Komentarnya kepada penyiar Prancis LCI tampaknya merujuk tidak hanya ke Ukraina, yang diinvasi Rusia pada Februari 2022, tetapi juga ke semua bekas republik Soviet yang muncul sebagai negara merdeka setelah jatuhnya Uni Soviet pada 1991.
Kepala kebijakan luar negeri Uni Eropa Josep Borrell mengatakan penjelasan dari Beijing telah "sepatnya mengklarifikasi" masalah tersebut dan bahwa China tidak mempertanyakan kedaulatan negara-negara bekas Soviet.
Xi berbicara dengan Zelensky melalui telepon tak lama setelah kehebohan atas komentar Lu, diskusi hampir satu jam di mana Xi dilaporkan mengadvokasi negosiasi perdamaian.
Seruan itu memicu tuduhan Rusia bahwa Ukraina merusak upaya untuk mengakhiri pertempuran.
"kertas posisi" 12 poin Beijing, dirilis pada bulan Februari, dilihat oleh banyak pemerintah Barat sebagai condong ke Rusia. Kunjungan Xi ke Moskow yang bersahabat pada bulan Maret untuk bertemu dengan Presiden Rusia Vladimir Putin juga memicu kecaman luas.

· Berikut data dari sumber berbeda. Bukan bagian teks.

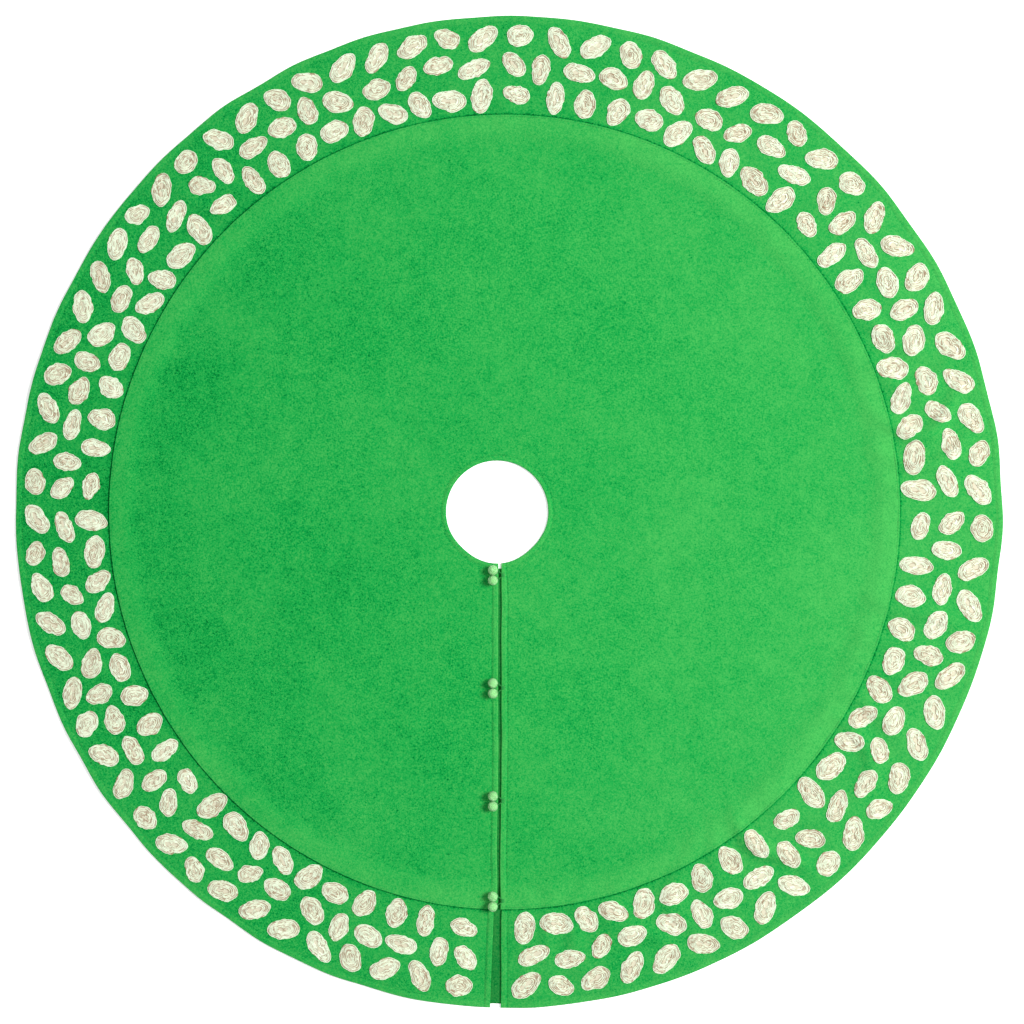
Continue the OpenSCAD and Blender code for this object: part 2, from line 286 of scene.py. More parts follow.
class Nodes:
    """Builds one material's node tree."""

    def __init__(self, name):
        self.material = bpy.data.materials.new(name)
        self.material.use_nodes = True
        self.tree = self.material.node_tree
        self.tree.nodes.clear()

    def add(self, kind, **settings):
        n = self.tree.nodes.new(kind)
        for key, value in settings.items():
            setattr(n, key, value)
        return n

    def link(self, a, b):
        self.tree.links.new(a, b)

    def place(self):
        """Where the point lies with the skirt flat, so that a pattern stays with the cloth."""
        return self.add("ShaderNodeAttribute", attribute_name="rest").outputs["Vector"]

    def tone(self):
        """The tone kept on the mesh, which holds the threads' own shades and also painted highlight and painted
        shade.
        """
        return self.add("ShaderNodeAttribute", attribute_name="tone").outputs["Fac"]

    def noise(self, vector, scale, detail=2.0, rough=0.5, distortion=0.0):
        n = self.add("ShaderNodeTexNoise")
        self.link(vector, n.inputs["Vector"])
        n.inputs["Scale"].default_value = scale
        n.inputs["Detail"].default_value = detail
        n.inputs["Roughness"].default_value = rough
        n.inputs["Distortion"].default_value = distortion
        return n.outputs["Fac"]

    def math(self, operation, a, b=0.0, c=0.0):
        n = self.add("ShaderNodeMath", operation=operation)
        for socket, value in zip(n.inputs, (a, b, c)):
            if isinstance(value, (int, float)):
                socket.default_value = value
            else:
                self.link(value, socket)
        return n.outputs[0]

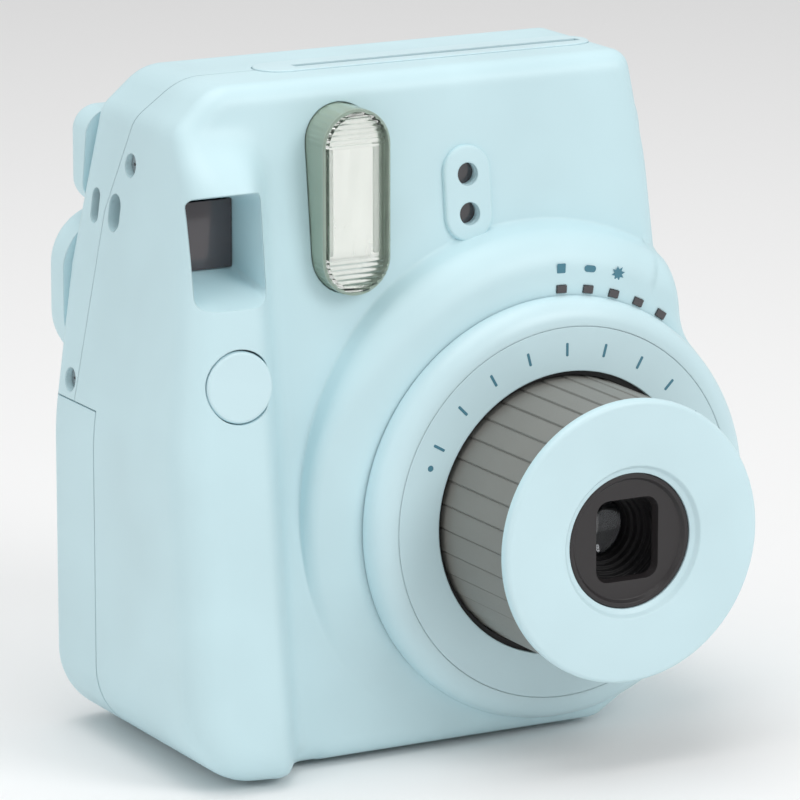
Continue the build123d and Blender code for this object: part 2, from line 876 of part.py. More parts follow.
def shutter_blade():
    """Swinging blade that covers the lens opening."""
    y0, y1 = blade_y, blade_y + blade_thick
    px, pz = lens_x + pivot_dx, lens_z + pivot_dz
    leaf = rod_y(lens_x, lens_z, blade_leaf_r, y0, y1)
    arm_len = hypot(pivot_dx, pivot_dz)
    turn = -slope_angle(pivot_dz, pivot_dx)
    arm = Pos((lens_x + px) / 2, (y0 + y1) / 2, (lens_z + pz) / 2) * Rot(0, turn, 0)
    arm = arm * Box(arm_len, blade_thick, blade_arm_w)
    hub = rod_y(px, pz, blade_hub_r, y0, y1)
    return leaf + arm + hub - rod_y(px, pz, pin_r + run_gap, y0 - 1, y1 + 1)


def aperture_disc():
    """Disc with five openings, one for each exposure setting."""
    y0, y1 = aperture_y, aperture_y + blade_thick
    cz = lens_z - aperture_offset
    disc = rod_y(lens_x, cz, aperture_disc_r, y0, y1)
    for i, r in enumerate(aperture_hole_r):
        angle = radians((i - 2) * dial_step * aperture_ratio)
        disc -= rod_y(lens_x + aperture_offset * sin(angle), cz + aperture_offset * cos(angle), r, y0 - 1, y1 + 1)
    return disc - rod_y(lens_x, cz, pin_r + run_gap, y0 - 1, y1 + 1)


def shutter_plate():
    """Rear plate of the shutter, with the pins that the blade and the aperture disc turn on."""
    outer = barrel_r - barrel_wall
    plate = rod_y(lens_x, lens_z, outer, plate_y, plate_y + plate_thick, rear_lens_r + 0.05)
    plate += rod_y(lens_x + pivot_dx, lens_z + pivot_dz, pin_r, blade_y - 0.3, plate_y + 0.2)
    return plate + rod_y(lens_x, lens_z - aperture_offset, pin_r, aperture_y - 0.1, plate_y + 0.2)


def film_frame():
    """Inner frame round the film pack, with the picture gate and the way out for the print."""
    half = chamber_w / 2
    z0, z1 = chamber_z0, chamber_z1
    front = film_y - frame_wall - 0.1
    top_y = back_y_top - 1.2
    x0, x1 = chamber_x - half, chamber_x + half
    body = block(x0 - frame_wall, x1 + frame_wall, front, top_y, z0 - frame_wall, z1 + frame_wall)
    room = block(x0, x1, film_y - 0.1, END_Y, z0, z1)
    gate = block(film_x - gate_w / 2, film_x + gate_w / 2, front - 1, film_y + 1, gate_z0, gate_z1)
    way_out = block(film_x - slot_w / 2, film_x + slot_w / 2, film_y - 0.05, film_y + 2.5, z1 - 1, z1 + 5)
    return body - room - gate - way_out


dark_x0 = -15.0
dark_x1 = 42.2
dark_z0 = 9.5
dark_z1 = 67.0
dark_wall = 1.1
dark_front_y = -22.4


def dark_chamber():
    """Light-tight box between the lens and the picture gate."""
    back = film_y - frame_wall - 0.1
    inside = wall + free_gap
    box = block(dark_x0, dark_x1, dark_front_y, back, dark_z0, dark_z1)
    box = box & along_y(outline(inside), dark_front_y - 1, 0)
    room = block(dark_x0 + dark_wall, dark_x1 - dark_wall, dark_front_y + dark_wall, back + 1,
                 dark_z0 + dark_wall, dark_z1 - dark_wall)
    room = room & along_y(outline(inside + dark_wall), dark_front_y, 0)
    return box - room - rod_y(lens_x, lens_z, guide_r + 0.1, dark_front_y - 1, dark_front_y + 5)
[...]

Beijing mengatakan netral dalam konflik Ukraina. Xi tidak pernah mengutuk invasi Rusia tetapi pemimpin China mendapat tekanan yang meningkat dari negara-negara Barat untuk turun tangan.
Baerbock mendesak China untuk meminta "agresor Rusia menghentikan perang" di Ukraina selama kunjungannya ke Beijing bulan lalu dan mengatakan "tidak ada negara lain yang memiliki pengaruh lebih besar terhadap Rusia".
Dia juga mengatakan dia telah menyatakan keprihatinan tentang masalah hak asasi manusia dan memperingatkan bahaya meningkatnya ketegangan dengan Taiwan.
Kunjungannya ke ibu kota China terjadi seminggu setelah kunjungan Macron dan Ursula von der Leyen, ketua Komisi Eropa, yang juga mendesak Beijing untuk memainkan peran lebih besar dalam menyelesaikan krisis di Ukraina.